The Stock Trap
Putting too much of your retirement in one stock — even a familiar name like Southern Company — can leave your future more exposed than it appears. Retirement usually calls for resilience, balance, and flexibility, not heavy concentration.
- Concentration risk
- Volatility drag
- Sequence-of-returns pressure
Concentration risk is rarely your friend once retirement gets close.
Many investors have owned Southern Company for years and feel a natural sense of trust in the stock. That comfort is understandable. But when one position grows into a dominant share of a retirement portfolio, the portfolio begins to depend too heavily on a single outcome.
Retirement investing is not just about return. It is also about durability. It is about giving your money enough structure to absorb setbacks, provide income, and reduce the odds that one company-specific disappointment reshapes your future.
The issue is not whether SO is a “good” company. The real issue is whether any one stock should carry most of the burden for a retirement plan. In most cases, that is a risk worth reducing.
Why heavy concentration can work against retirement security
Concentration risk
When a portfolio depends heavily on one company, any earnings disappointment, legal issue, leadership problem, regulatory shift, or industry disruption can have an outsized impact on long-term savings.
Volatility drag
Bigger price swings can damage compounded growth. A steep decline often requires a much larger gain just to get back to even, which is one reason single-stock concentration can quietly impair long-term progress.
Sequence-of-returns risk
Retirees making withdrawals during a decline may be forced to sell more shares at lower prices. When a portfolio is concentrated, that pressure can become far more severe.
Southern Company may be stable, but stability is not the same as immunity.
Southern Company is a major regulated utility with recognizable assets, a long operating history, and an income story many retirees appreciate. That does not make it risk-free. A concentrated retirement plan can still be exposed to the realities of leverage, regulatory decisions, capital spending, valuation compression, and execution challenges.
The danger is often psychological as much as financial. Long familiarity can create the impression that a stock is uniquely dependable. But retirement planning usually benefits from reducing dependence on any one company rather than deepening it.
Areas that can matter more when one stock dominates the portfolio
Debt and capital demands
Utilities often require major ongoing investment. When a company is carrying meaningful debt while funding large projects, higher rates and cost pressure can affect flexibility and investor confidence.
Execution risk
Large infrastructure or generation projects can face delays, overruns, and political scrutiny. Those issues may not destroy a company, but they can still hurt shareholders.
Regulatory dependence
Utilities do not operate in a vacuum. Rate approvals, public pressure, and changing political priorities can shape margins, spending plans, and future returns.

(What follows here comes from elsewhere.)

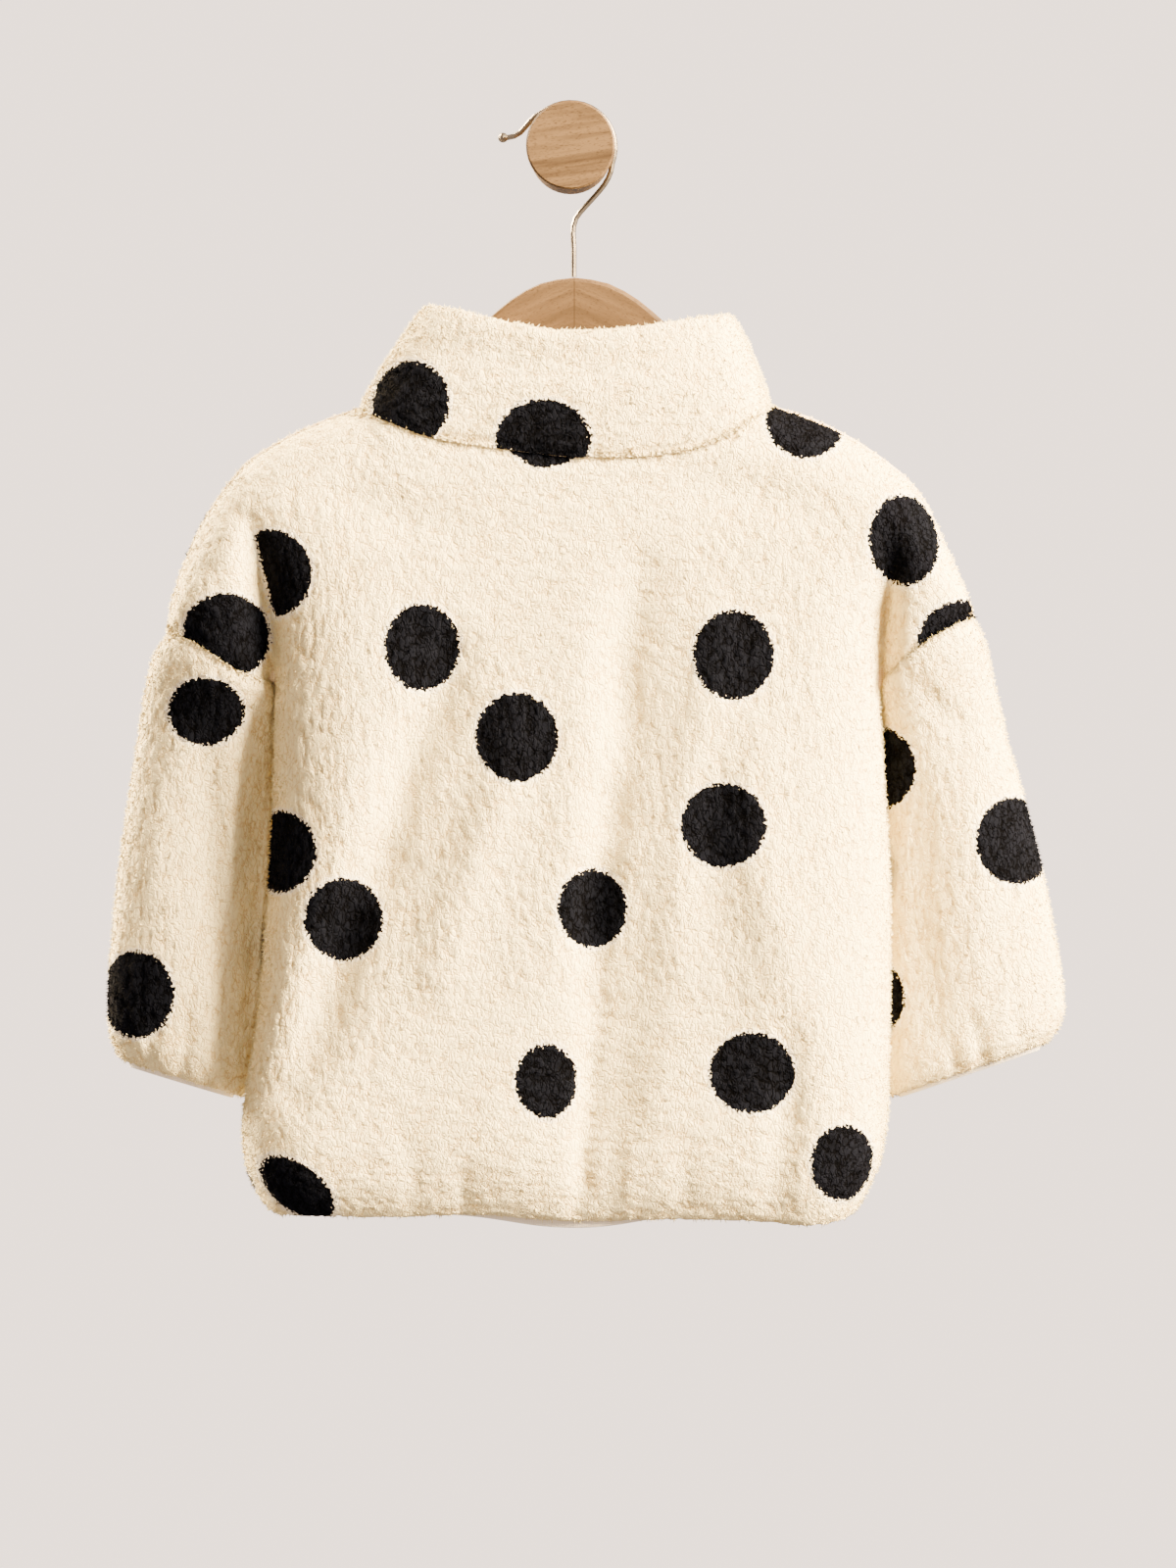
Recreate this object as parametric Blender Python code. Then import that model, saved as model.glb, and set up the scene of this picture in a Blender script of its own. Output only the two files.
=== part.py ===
"""Half-zip teddy fleece for a toddler, hung on a wooden hanger from a round wall peg.

The tables hold millimetres, and each object's mesh is written in metres. The origin is
the centre of the peg's flat back, which lies on the wall plane y = 0. +X is to the right
for someone facing the wall and +Z is up, so the garment's back faces -Y and its zip +Y.

The body is two panels, back and front, that meet in the seam plane y = SEAM_PLANE_Y at
the shoulders and sides. Each is a grid of columns that run down from its top edge. The
columns of the dropped shoulder end at the armhole seam, and the others at the hem.
"""

import math
from collections import namedtuple

import bmesh
import bpy
import numpy as np
from mathutils import Vector

MM = 0.001
SEAM_GAP = 0.3
HALF_GAP = SEAM_GAP / 2

# ---------------------------------------------------------------- driving dimensions
SEAM_PLANE_Y = -60.0
CLOTH_WALL = 5.0
BINDING_WALL = 1.6
TAPE_WALL = 1.0

CAP_COLUMNS = 9
SHOULDER_COLUMNS = 4
NECK_COLUMNS = 8
ARMHOLE_ROWS = 10
BODY_ROWS = 18
SLEEVE_RINGS = 14
COLLAR_ROWS = 6
NECK_EASE = 0.35
BODY_COLUMN_EASE = 0.65
ARMHOLE_ROW_EASE = 0.6
BODY_ROW_EASE = 0.45
SLEEVE_RING_EASE = 0.4

EDGE_RADIUS = 44.0
SHOULDER_RADIUS = 38.0
CAP_DEPTH = 21.0
ROUNDNESS = 2.2
FOLD_FADE_LEVEL = 1.15
FOLD_FADE = 0.75
FOLD_START = 0.26
FOLD_EASE = 1.9
FOLD_SWING_END = 0.85

ZIP_SLOT_HALF = 4.5
ZIP_SLOT_BODY_ROWS = 1
TAPE_HALF_WIDTH = 13.0
TAPE_CLEAR = 0.6
TAPE_SLOPE = 0.02
TAPE_TOP_DROP = 1.0
TAPE_END_RUN = 3.0

HANGER_THICKNESS = 12.0
HANGER_CENTRE_X = 2.0
HANGER_EDGE_ROUND = 2.0
BOARD_TOP_POINTS = 22
BOARD_BOTTOM_POINTS = 14
WIRE_RADIUS = 1.4
PEG_SHAFT_RADIUS = 21.2
PEG_HEAD_RADIUS = 22.75
PEG_SHAFT_LENGTH = 72.0
PEG_LENGTH = 84.0
PEG_HEAD_CHAMFER = 0.9
PEG_SIDES = 40

# ---------------------------------------------------------------- tables of the cut
Point = namedtuple("Point", "x z")
BodySection = namedtuple("BodySection", "z left right back front")
SleeveSection = namedtuple("SleeveSection", "outer_x outer_z inner_z tuck y back front")
Fold = namedtuple("Fold", "x0 z0 x1 z1 width height")
HangerStation = namedtuple("HangerStation", "dx top bottom")

# Shoulder silhouettes, from the top of the armhole fold out to the tip of the dropped
# shoulder, and from the same fold in to the neck.
CAP_TOP_LEFT = (
    Point(-166.0, -160.5),
    Point(-174.5, -170.5),
    Point(-189.0, -191.5),
    Point(-198.5, -213.5),
    Point(-205.0, -233.5),
    Point(-206.5, -245.5),
)
CAP_TOP_RIGHT = (
    Point(171.5, -168.0),
    Point(181.5, -179.5),
    Point(190.0, -198.0),
    Point(196.5, -212.5),
    Point(202.0, -225.0),
    Point(206.5, -237.0),
)
SHOULDER_LEFT = (
    Point(-166.0, -160.5),
    Point(-141.0, -145.5),
    Point(-121.0, -137.5),
    Point(-112.0, -134.0),
)
SHOULDER_RIGHT = (
    Point(171.5, -168.0),
    Point(158.5, -157.5),
    Point(141.0, -146.5),
    Point(114.0, -134.5),
    Point(105.5, -132.5),
)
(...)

Valuation and upside limits
Even a well-known dividend payer can become fully valued. When expectations are already high, future returns may be more limited than investors assume.
Better portfolio design usually starts with one principle: do not let one stock decide your retirement.
Broaden the equity exposure
Broad funds and carefully diversified allocations can reduce the impact of any one company-specific event while preserving long-term participation in markets.
Balance for income and flexibility
A well-structured retirement portfolio may include different asset types designed to soften volatility and reduce the pressure to sell during downturns.
Rebalance with discipline
Trimming oversized positions and restoring intentional allocation ranges can help keep loyalty from turning into unmanaged risk.
Review the risk before the market does it for you.
Owning Southern Company can make sense inside a broader plan. Allowing it to become the majority of your retirement assets is a different question altogether. A second look may help you see whether your current mix reflects conviction, habit, or unnecessary concentration.
Important Disclaimer: This page is provided for educational and informational purposes only and should not be construed as personalized investment, legal, or tax advice. Past performance does not guarantee future results. All investing involves risk, including the potential loss of principal. Any decisions regarding portfolio changes should be made in light of your own objectives, time horizon, income needs, and risk tolerance.